— begin SUPPLIED RECORDS —

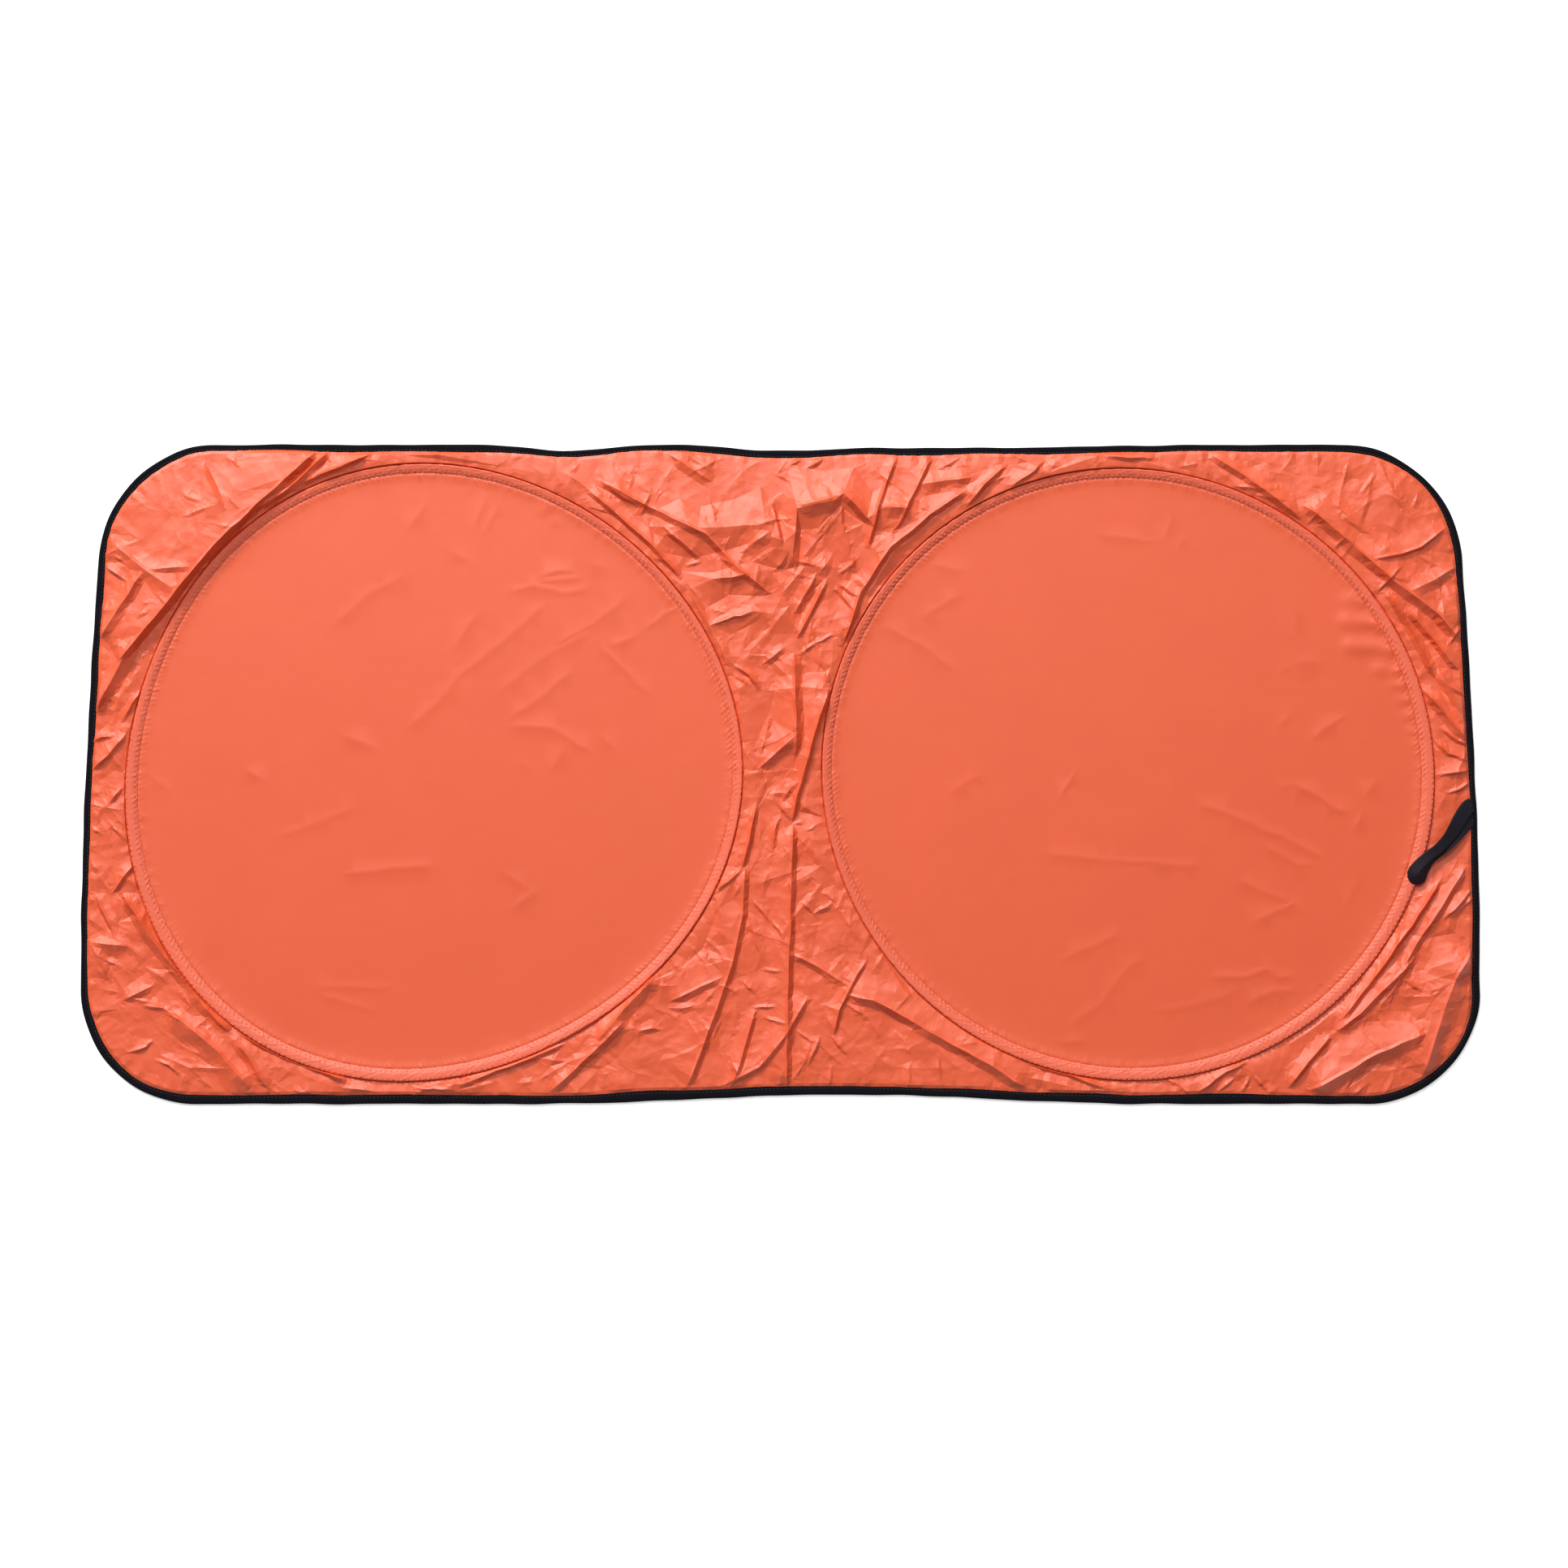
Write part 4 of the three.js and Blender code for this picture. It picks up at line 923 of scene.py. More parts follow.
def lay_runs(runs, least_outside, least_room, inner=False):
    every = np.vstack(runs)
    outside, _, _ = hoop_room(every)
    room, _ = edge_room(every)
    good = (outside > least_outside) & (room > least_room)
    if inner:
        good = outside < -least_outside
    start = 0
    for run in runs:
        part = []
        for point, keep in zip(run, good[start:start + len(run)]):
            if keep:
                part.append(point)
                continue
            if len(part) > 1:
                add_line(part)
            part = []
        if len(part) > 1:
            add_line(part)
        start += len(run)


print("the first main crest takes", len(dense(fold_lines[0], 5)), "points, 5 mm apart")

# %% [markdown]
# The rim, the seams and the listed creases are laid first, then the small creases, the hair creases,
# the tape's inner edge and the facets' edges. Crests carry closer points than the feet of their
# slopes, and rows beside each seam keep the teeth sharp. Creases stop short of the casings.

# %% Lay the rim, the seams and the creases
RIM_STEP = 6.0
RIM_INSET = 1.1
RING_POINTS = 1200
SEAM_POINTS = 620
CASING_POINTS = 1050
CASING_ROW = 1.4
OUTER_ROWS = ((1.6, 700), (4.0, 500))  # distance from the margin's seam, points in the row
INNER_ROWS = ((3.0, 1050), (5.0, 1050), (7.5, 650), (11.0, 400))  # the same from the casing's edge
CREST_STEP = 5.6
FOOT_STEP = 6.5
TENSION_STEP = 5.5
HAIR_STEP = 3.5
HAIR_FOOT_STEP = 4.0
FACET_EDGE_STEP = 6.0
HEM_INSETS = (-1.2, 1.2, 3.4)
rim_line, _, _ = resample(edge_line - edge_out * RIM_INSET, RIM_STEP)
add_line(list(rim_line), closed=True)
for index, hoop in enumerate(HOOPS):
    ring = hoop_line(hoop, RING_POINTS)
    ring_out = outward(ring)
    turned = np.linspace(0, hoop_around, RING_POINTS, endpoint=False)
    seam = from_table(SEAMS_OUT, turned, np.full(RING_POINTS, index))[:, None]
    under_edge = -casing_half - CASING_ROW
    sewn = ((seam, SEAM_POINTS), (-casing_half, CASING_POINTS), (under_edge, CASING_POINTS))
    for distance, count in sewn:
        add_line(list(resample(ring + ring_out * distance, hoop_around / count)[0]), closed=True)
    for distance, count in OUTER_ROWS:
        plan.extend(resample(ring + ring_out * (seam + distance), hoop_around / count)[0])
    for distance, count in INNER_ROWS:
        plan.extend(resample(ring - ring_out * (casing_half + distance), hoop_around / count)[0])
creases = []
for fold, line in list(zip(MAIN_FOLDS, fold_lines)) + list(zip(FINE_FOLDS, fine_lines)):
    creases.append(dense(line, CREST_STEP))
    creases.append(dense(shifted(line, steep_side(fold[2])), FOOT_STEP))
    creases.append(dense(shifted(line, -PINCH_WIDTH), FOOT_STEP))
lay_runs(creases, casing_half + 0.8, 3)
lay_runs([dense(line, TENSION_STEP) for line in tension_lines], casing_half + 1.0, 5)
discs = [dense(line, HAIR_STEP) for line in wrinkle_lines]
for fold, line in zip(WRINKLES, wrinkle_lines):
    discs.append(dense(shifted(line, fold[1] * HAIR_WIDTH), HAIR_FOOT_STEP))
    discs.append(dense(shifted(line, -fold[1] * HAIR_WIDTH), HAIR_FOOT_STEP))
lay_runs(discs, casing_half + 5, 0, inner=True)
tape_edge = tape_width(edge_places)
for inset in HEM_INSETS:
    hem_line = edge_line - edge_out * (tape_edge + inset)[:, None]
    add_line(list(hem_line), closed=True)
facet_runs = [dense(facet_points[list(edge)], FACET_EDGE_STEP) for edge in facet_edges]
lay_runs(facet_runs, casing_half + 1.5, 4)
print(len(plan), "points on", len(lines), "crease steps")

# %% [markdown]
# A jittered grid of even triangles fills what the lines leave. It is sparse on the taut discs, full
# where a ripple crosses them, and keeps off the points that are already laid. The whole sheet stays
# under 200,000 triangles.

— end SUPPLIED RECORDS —
— begin SUPPLIED RECORDS —

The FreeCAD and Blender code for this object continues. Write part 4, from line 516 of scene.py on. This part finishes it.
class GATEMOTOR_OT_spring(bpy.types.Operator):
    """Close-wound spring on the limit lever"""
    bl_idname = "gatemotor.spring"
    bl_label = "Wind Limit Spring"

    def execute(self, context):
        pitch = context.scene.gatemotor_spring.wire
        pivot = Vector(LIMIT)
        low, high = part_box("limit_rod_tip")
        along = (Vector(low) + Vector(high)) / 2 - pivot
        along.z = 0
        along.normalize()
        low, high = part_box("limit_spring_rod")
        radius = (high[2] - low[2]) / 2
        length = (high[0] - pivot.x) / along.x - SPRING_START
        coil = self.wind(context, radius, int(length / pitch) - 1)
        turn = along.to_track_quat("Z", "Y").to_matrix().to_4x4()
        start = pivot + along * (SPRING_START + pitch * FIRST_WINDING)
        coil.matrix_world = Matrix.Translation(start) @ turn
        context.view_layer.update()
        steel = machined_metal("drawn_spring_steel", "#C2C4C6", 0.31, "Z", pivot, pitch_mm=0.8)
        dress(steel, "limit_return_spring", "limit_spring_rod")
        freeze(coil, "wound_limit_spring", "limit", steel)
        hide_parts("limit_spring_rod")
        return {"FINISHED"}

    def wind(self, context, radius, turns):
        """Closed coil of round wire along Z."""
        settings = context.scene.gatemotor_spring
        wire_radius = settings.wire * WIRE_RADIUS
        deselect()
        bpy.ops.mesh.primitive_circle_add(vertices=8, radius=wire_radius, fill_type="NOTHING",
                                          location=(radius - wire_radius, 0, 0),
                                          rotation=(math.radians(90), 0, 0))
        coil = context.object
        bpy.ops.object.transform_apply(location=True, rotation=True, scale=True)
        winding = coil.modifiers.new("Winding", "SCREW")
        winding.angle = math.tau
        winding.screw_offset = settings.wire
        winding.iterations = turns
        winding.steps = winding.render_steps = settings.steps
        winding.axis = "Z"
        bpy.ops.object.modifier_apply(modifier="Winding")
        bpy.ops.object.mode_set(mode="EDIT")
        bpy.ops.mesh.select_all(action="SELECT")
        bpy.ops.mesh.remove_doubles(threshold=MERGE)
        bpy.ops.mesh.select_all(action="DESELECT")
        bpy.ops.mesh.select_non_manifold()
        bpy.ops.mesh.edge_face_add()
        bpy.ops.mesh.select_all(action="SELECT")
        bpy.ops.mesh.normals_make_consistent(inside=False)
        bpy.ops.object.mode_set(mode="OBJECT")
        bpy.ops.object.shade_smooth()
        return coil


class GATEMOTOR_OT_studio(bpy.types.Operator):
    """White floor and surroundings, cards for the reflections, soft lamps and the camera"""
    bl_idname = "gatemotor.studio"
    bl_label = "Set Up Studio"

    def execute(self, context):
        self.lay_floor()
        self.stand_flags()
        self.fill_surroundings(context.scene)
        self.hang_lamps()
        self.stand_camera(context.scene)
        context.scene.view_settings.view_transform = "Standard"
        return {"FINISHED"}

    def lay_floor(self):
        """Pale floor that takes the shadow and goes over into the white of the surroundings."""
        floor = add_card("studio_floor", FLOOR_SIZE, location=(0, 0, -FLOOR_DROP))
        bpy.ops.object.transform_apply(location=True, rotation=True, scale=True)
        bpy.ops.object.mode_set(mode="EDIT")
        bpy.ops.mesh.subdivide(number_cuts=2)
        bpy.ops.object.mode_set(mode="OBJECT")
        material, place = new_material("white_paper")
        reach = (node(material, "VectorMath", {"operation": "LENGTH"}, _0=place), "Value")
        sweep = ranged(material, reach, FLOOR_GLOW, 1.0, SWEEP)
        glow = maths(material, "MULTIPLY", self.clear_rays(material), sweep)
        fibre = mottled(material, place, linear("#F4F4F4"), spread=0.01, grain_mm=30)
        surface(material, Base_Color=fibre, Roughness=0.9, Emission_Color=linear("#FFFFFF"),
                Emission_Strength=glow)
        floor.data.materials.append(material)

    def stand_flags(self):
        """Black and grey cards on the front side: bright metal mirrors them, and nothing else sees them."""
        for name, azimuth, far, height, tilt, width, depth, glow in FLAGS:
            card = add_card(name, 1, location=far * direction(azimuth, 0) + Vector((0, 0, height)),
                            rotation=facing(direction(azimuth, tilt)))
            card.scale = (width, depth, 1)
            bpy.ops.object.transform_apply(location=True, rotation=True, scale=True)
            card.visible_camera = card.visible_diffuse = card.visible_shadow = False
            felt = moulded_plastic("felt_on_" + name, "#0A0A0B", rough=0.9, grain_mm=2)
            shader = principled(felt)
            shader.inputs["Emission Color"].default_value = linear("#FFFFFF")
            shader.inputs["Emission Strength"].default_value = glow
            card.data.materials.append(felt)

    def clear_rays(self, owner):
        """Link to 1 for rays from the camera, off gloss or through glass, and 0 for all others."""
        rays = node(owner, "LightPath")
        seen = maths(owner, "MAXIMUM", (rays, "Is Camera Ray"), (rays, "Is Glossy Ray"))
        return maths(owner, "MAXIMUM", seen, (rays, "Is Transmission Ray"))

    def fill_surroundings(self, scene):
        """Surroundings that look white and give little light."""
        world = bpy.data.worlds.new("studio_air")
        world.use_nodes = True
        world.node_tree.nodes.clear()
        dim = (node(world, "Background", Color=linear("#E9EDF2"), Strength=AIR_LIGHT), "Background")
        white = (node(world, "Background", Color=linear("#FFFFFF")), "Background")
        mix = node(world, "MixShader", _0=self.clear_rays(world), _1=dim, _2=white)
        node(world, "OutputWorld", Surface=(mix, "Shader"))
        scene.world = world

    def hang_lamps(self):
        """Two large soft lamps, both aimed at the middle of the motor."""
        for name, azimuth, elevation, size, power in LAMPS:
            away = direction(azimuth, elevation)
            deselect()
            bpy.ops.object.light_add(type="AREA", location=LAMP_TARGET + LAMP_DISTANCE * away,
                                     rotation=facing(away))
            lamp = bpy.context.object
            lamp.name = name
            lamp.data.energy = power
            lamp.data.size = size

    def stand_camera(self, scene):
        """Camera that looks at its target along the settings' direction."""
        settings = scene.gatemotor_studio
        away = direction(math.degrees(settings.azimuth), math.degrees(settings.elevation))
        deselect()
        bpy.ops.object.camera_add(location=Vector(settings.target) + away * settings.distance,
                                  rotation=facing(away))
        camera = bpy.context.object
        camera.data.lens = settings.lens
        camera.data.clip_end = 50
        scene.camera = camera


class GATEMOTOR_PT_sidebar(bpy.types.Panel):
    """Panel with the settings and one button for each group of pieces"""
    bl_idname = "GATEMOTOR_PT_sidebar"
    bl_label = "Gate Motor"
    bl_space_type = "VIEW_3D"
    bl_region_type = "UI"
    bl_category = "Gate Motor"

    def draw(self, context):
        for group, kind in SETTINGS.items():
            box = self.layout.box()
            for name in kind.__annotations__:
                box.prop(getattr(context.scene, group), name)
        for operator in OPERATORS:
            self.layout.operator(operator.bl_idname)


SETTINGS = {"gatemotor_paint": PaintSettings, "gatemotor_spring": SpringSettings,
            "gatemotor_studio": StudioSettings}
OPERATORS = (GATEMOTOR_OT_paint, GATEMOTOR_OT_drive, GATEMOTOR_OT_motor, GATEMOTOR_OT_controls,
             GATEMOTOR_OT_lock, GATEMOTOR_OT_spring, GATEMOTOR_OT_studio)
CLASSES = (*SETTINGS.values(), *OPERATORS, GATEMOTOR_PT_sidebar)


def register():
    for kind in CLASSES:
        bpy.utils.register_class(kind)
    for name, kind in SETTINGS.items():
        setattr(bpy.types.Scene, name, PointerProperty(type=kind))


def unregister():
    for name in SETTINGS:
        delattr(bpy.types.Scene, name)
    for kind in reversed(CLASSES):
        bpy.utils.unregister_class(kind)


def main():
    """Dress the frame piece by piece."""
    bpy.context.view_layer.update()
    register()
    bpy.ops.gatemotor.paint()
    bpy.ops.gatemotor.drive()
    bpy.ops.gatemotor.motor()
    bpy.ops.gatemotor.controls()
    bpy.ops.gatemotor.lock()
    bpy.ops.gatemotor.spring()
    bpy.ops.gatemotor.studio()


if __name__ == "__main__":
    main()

— end SUPPLIED RECORDS —

- [AIM OF THE TASK]: Please return, exactly as they appear, the lines starting at the one that contains "Write part 4 of" and ending at the one that contains "# slopes, and".

- [ANSWER TO THIS TASK]:
Write part 4 of the three.js and Blender code for this picture. It picks up at line 923 of scene.py. More parts follow.
def lay_runs(runs, least_outside, least_room, inner=False):
    every = np.vstack(runs)
    outside, _, _ = hoop_room(every)
    room, _ = edge_room(every)
    good = (outside > least_outside) & (room > least_room)
    if inner:
        good = outside < -least_outside
    start = 0
    for run in runs:
        part = []
        for point, keep in zip(run, good[start:start + len(run)]):
            if keep:
                part.append(point)
                continue
            if len(part) > 1:
                add_line(part)
            part = []
        if len(part) > 1:
            add_line(part)
        start += len(run)


print("the first main crest takes", len(dense(fold_lines[0], 5)), "points, 5 mm apart")

# %% [markdown]
# The rim, the seams and the listed creases are laid first, then the small creases, the hair creases,
# the tape's inner edge and the facets' edges. Crests carry closer points than the feet of their
# slopes, and rows beside each seam keep the teeth sharp. Creases stop short of the casings.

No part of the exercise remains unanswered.